The differences in reward and clipping fraction between the configurations suggest that the choice of training parameters (NoIS vs. IS, OneSide vs. TwoSide, and the specific parameter values) significantly impacts both learning performance and training stability. The periodic oscillation in clipping fraction across all configurations suggests that the training process is subject to a cyclical pattern, potentially related to the update frequency or the nature of the environment. The `sync_interval = 20` likely influences this periodicity.

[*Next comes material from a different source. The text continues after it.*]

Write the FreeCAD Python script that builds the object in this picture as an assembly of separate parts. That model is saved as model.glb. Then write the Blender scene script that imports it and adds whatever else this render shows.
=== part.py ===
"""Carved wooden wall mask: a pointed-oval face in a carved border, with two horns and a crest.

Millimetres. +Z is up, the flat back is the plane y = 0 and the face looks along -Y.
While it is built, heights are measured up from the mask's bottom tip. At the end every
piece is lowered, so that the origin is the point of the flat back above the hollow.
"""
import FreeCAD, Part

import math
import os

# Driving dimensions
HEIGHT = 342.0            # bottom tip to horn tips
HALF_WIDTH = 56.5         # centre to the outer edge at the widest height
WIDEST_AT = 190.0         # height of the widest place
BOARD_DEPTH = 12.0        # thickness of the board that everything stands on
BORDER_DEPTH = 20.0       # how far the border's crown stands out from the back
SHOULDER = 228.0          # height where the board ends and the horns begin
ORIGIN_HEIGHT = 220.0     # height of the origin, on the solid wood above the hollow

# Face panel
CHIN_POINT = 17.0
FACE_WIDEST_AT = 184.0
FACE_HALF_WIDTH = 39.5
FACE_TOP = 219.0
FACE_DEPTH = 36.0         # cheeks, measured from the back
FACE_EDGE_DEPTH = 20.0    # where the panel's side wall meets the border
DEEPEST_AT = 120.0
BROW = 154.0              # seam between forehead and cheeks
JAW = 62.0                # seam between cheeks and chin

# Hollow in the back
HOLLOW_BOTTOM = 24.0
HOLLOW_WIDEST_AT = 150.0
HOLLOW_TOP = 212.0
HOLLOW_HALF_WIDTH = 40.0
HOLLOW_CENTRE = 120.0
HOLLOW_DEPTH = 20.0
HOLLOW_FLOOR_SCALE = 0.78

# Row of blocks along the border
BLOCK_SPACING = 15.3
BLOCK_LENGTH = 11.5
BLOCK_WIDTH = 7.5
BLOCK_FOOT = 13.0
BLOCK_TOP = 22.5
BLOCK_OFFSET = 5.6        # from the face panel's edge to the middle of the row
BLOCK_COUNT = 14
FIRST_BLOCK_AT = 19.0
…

The fact that all configurations eventually achieve relatively high rewards suggests that the environment is learnable, but the optimal configuration depends on the desired trade-off between learning speed and training stability. The "REC-OneSide-NoIS" configuration appears to learn fastest but at the cost of higher instability (as indicated by the clipping fraction).